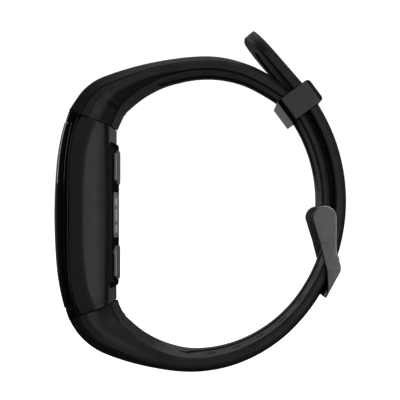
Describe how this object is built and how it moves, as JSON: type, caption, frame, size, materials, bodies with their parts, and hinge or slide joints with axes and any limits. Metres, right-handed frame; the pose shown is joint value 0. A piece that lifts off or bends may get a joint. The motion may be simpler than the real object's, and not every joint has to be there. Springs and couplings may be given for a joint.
{
  "type": "fitness tracker band",
  "caption": "Wrist fitness tracker with a curved glass front, wrist-side sensor, rubber strap, pin buckle and sliding keeper, modelled buckled.",
  "frame": {"origin": "centre of the sensor window's outer face, on the wrist side of the tracker body", "axes": "+X out of that face into the loop, toward the wrist; +Z along the tracker body toward the buckle-side strap; +Y across the strap"},
  "size_m": [0.0737, 0.026, 0.0867],
  "materials": {
    "front_glass": "polished black cover glass",
    "glass_adhesive": "matt adhesive tape",
    "display_panel": "dark display laminate",
    "front_frame": "gloss black",
    "main_housing": "satin black",
    "back_cover": "fine satin black",
    "back_gasket": "silicone",
    "case_screw_1": "blackened steel",
    "case_screw_2": "blackened steel",
    "case_screw_3": "blackened steel",
    "case_screw_4": "blackened steel",
    "charging_contact_1": "gold plated",
    "charging_contact_2": "gold plated",
    "sensor_window": "gloss dark window",
    "light_barrier": "matt black",
    "sensor_led_upper": "clear cap over green emitters",
    "sensor_led_lower": "clear cap over green emitters",
    "photodiode": "clear cap over a dark chip",
    "sensor_board": "solder mask",
    "release_button_upper": "grey anodised satin",
    "release_button_lower": "grey anodised satin",
    "latch_rocker_upper": "stamped steel",
    "latch_rocker_lower": "stamped steel",
    "release_spring_upper": "spring wire",
    "release_spring_lower": "spring wire",
    "inner_chassis": "stamped sheet",
    "battery": "foil pouch",
    "main_board": "solder mask",
    "shield_can": "tinned steel",
    "processor": "moulded package",
    "display_flex": "polyimide film",
    "antenna_strip": "plated copper",
    "vibration_motor_can": "plated steel",
    "vibration_motor_shaft": "ground steel",
    "vibration_motor_weight": "sintered heavy metal",
    "upper_strap": "matt silicone",
    "lower_strap": "matt silicone",
    "strap_connector_upper": "glass-filled nylon",
    "strap_connector_lower": "glass-filled nylon",
    "buckle_pin": "ground steel",
    "buckle_frame": "dark grey satin",
    "buckle_tang": "dark grey satin",
    "keeper_loop": "matt moulded loop"
  },
  "bodies": {
    "tracker": {"front_glass": "front_glass", "glass_adhesive": "glass_adhesive", "display_panel": "display_panel", "front_frame": "front_frame", "main_housing": "main_housing", "back_cover": "back_cover", "back_gasket": "back_gasket", "case_screw_1": "case_screw_1", "case_screw_2": "case_screw_2", "case_screw_3": "case_screw_3", "case_screw_4": "case_screw_4", "charging_contact_1": "charging_contact_1", "charging_contact_2": "charging_contact_2", "sensor_window": "sensor_window", "light_barrier": "light_barrier", "sensor_led_upper": "sensor_led_upper", "sensor_led_lower": "sensor_led_lower", "photodiode": "photodiode", "sensor_board": "sensor_board", "release_spring_upper": "release_spring_upper", "release_spring_lower": "release_spring_lower", "inner_chassis": "inner_chassis", "battery": "battery", "main_board": "main_board", "shield_can": "shield_can", "processor": "processor", "display_flex": "display_flex", "antenna_strip": "antenna_strip", "vibration_motor_can": "vibration_motor_can", "upper_strap": "upper_strap", "lower_strap": "lower_strap", "strap_connector_upper": "strap_connector_upper", "strap_connector_lower": "strap_connector_lower", "buckle_pin": "buckle_pin"},
    "release_button_upper": {"release_button_upper": "release_button_upper"},
    "release_button_lower": {"release_button_lower": "release_button_lower"},
    "latch_upper": {"latch_rocker_upper": "latch_rocker_upper"},
    "latch_lower": {"latch_rocker_lower": "latch_rocker_lower"},
    "motor_rotor": {"vibration_motor_shaft": "vibration_motor_shaft", "vibration_motor_weight": "vibration_motor_weight"},
    "buckle": {"buckle_frame": "buckle_frame"},
    "tang": {"buckle_tang": "buckle_tang"},
    "keeper": {"keeper_loop": "keeper_loop"}
  },
  "joints": [
    {"name": "release_button_upper_press", "type": "slide", "parent": "tracker", "child": "release_button_upper", "axis": [-1, 0, 0], "range_m": [0, 0.0006], "stiffness_N_per_m": 200, "springref_m": -0.0003, "deforming": ["release_spring_upper"]},
    {"name": "latch_upper_rock", "type": "hinge", "parent": "tracker", "child": "latch_upper", "pos_m": [-0.0031, 0, 0.019], "axis": [0, 1, 0], "range_deg": [0, 8.5]},
    {"name": "release_button_lower_press", "type": "slide", "parent": "tracker", "child": "release_button_lower", "axis": [-1, 0, 0], "range_m": [0, 0.0006], "stiffness_N_per_m": 200, "springref_m": -0.0003, "deforming": ["release_spring_lower"]},
    {"name": "latch_lower_rock", "type": "hinge", "parent": "tracker", "child": "latch_lower", "pos_m": [-0.0031, 0, -0.019], "axis": [0, -1, 0], "range_deg": [0, 8.5]},
    {"name": "vibration_motor_spin", "type": "hinge", "parent": "tracker", "child": "motor_rotor", "pos_m": [-0.00735, 0.00415, 0.0142], "axis": [0, 1, 0], "continuous": true},
    {"name": "buckle_swing", "type": "hinge", "parent": "tracker", "child": "buckle", "pos_m": [0.05302, 0, -0.00071], "axis": [0, -1, 0], "range_deg": [0, 75]},
    {"name": "tang_play", "type": "hinge", "parent": "tracker", "child": "tang", "pos_m": [0.05302, 0, -0.00071], "axis": [0, -1, 0], "range_deg": [-1, 3]},
    {"name": "keeper_slide", "type": "hinge", "parent": "tracker", "child": "keeper", "pos_m": [0.0133, 0, 0.0036], "axis": [0, 1, 0], "range_deg": [0, 30]}
  ],
  "couplings": [
    {"joint": "latch_upper_rock", "follows": "release_button_upper_press", "rad_per_m": 243.9},
    {"joint": "latch_lower_rock", "follows": "release_button_lower_press", "rad_per_m": 243.9}
  ]
}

★ ★ ★ ★ ★ ★ ★

### EXERCISE OBJECTIVE:
Reproduce the material exactly, with every line intact.

### SOLUTION TO THIS EXERCISE:
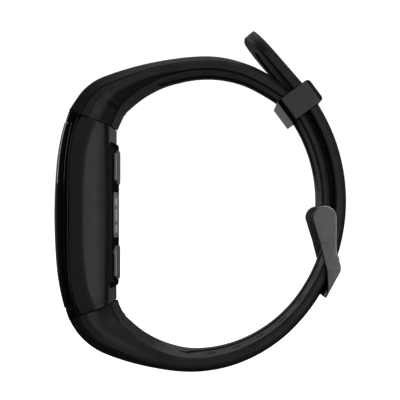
Describe how this object is built and how it moves, as JSON: type, caption, frame, size, materials, bodies with their parts, and hinge or slide joints with axes and any limits. Metres, right-handed frame; the pose shown is joint value 0. A piece that lifts off or bends may get a joint. The motion may be simpler than the real object's, and not every joint has to be there. Springs and couplings may be given for a joint.
{
  "type": "fitness tracker band",
  "caption": "Wrist fitness tracker with a curved glass front, wrist-side sensor, rubber strap, pin buckle and sliding keeper, modelled buckled.",
  "frame": {"origin": "centre of the sensor window's outer face, on the wrist side of the tracker body", "axes": "+X out of that face into the loop, toward the wrist; +Z along the tracker body toward the buckle-side strap; +Y across the strap"},
  "size_m": [0.0737, 0.026, 0.0867],
  "materials": {
    "front_glass": "polished black cover glass",
    "glass_adhesive": "matt adhesive tape",
    "display_panel": "dark display laminate",
    "front_frame": "gloss black",
    "main_housing": "satin black",
    "back_cover": "fine satin black",
    "back_gasket": "silicone",
    "case_screw_1": "blackened steel",
    "case_screw_2": "blackened steel",
    "case_screw_3": "blackened steel",
    "case_screw_4": "blackened steel",
    "charging_contact_1": "gold plated",
    "charging_contact_2": "gold plated",
    "sensor_window": "gloss dark window",
    "light_barrier": "matt black",
    "sensor_led_upper": "clear cap over green emitters",
    "sensor_led_lower": "clear cap over green emitters",
    "photodiode": "clear cap over a dark chip",
    "sensor_board": "solder mask",
    "release_button_upper": "grey anodised satin",
    "release_button_lower": "grey anodised satin",
    "latch_rocker_upper": "stamped steel",
    "latch_rocker_lower": "stamped steel",
    "release_spring_upper": "spring wire",
    "release_spring_lower": "spring wire",
    "inner_chassis": "stamped sheet",
    "battery": "foil pouch",
    "main_board": "solder mask",
    "shield_can": "tinned steel",
    "processor": "moulded package",
    "display_flex": "polyimide film",
    "antenna_strip": "plated copper",
    "vibration_motor_can": "plated steel",
    "vibration_motor_shaft": "ground steel",
    "vibration_motor_weight": "sintered heavy metal",
    "upper_strap": "matt silicone",
    "lower_strap": "matt silicone",
    "strap_connector_upper": "glass-filled nylon",
    "strap_connector_lower": "glass-filled nylon",
    "buckle_pin": "ground steel",
    "buckle_frame": "dark grey satin",
    "buckle_tang": "dark grey satin",
    "keeper_loop": "matt moulded loop"
  },
  "bodies": {
    "tracker": {"front_glass": "front_glass", "glass_adhesive": "glass_adhesive", "display_panel": "display_panel", "front_frame": "front_frame", "main_housing": "main_housing", "back_cover": "back_cover", "back_gasket": "back_gasket", "case_screw_1": "case_screw_1", "case_screw_2": "case_screw_2", "case_screw_3": "case_screw_3", "case_screw_4": "case_screw_4", "charging_contact_1": "charging_contact_1", "charging_contact_2": "charging_contact_2", "sensor_window": "sensor_window", "light_barrier": "light_barrier", "sensor_led_upper": "sensor_led_upper", "sensor_led_lower": "sensor_led_lower", "photodiode": "photodiode", "sensor_board": "sensor_board", "release_spring_upper": "release_spring_upper", "release_spring_lower": "release_spring_lower", "inner_chassis": "inner_chassis", "battery": "battery", "main_board": "main_board", "shield_can": "shield_can", "processor": "processor", "display_flex": "display_flex", "antenna_strip": "antenna_strip", "vibration_motor_can": "vibration_motor_can", "upper_strap": "upper_strap", "lower_strap": "lower_strap", "strap_connector_upper": "strap_connector_upper", "strap_connector_lower": "strap_connector_lower", "buckle_pin": "buckle_pin"},
    "release_button_upper": {"release_button_upper": "release_button_upper"},
    "release_button_lower": {"release_button_lower": "release_button_lower"},
    "latch_upper": {"latch_rocker_upper": "latch_rocker_upper"},
    "latch_lower": {"latch_rocker_lower": "latch_rocker_lower"},
    "motor_rotor": {"vibration_motor_shaft": "vibration_motor_shaft", "vibration_motor_weight": "vibration_motor_weight"},
    "buckle": {"buckle_frame": "buckle_frame"},
    "tang": {"buckle_tang": "buckle_tang"},
    "keeper": {"keeper_loop": "keeper_loop"}
  },
  "joints": [
    {"name": "release_button_upper_press", "type": "slide", "parent": "tracker", "child": "release_button_upper", "axis": [-1, 0, 0], "range_m": [0, 0.0006], "stiffness_N_per_m": 200, "springref_m": -0.0003, "deforming": ["release_spring_upper"]},
    {"name": "latch_upper_rock", "type": "hinge", "parent": "tracker", "child": "latch_upper", "pos_m": [-0.0031, 0, 0.019], "axis": [0, 1, 0], "range_deg": [0, 8.5]},
    {"name": "release_button_lower_press", "type": "slide", "parent": "tracker", "child": "release_button_lower", "axis": [-1, 0, 0], "range_m": [0, 0.0006], "stiffness_N_per_m": 200, "springref_m": -0.0003, "deforming": ["release_spring_lower"]},
    {"name": "latch_lower_rock", "type": "hinge", "parent": "tracker", "child": "latch_lower", "pos_m": [-0.0031, 0, -0.019], "axis": [0, -1, 0], "range_deg": [0, 8.5]},
    {"name": "vibration_motor_spin", "type": "hinge", "parent": "tracker", "child": "motor_rotor", "pos_m": [-0.00735, 0.00415, 0.0142], "axis": [0, 1, 0], "continuous": true},
    {"name": "buckle_swing", "type": "hinge", "parent": "tracker", "child": "buckle", "pos_m": [0.05302, 0, -0.00071], "axis": [0, -1, 0], "range_deg": [0, 75]},
    {"name": "tang_play", "type": "hinge", "parent": "tracker", "child": "tang", "pos_m": [0.05302, 0, -0.00071], "axis": [0, -1, 0], "range_deg": [-1, 3]},
    {"name": "keeper_slide", "type": "hinge", "parent": "tracker", "child": "keeper", "pos_m": [0.0133, 0, 0.0036], "axis": [0, 1, 0], "range_deg": [0, 30]}
  ],
  "couplings": [
    {"joint": "latch_upper_rock", "follows": "release_button_upper_press", "rad_per_m": 243.9},
    {"joint": "latch_lower_rock", "follows": "release_button_lower_press", "rad_per_m": 243.9}
  ]
}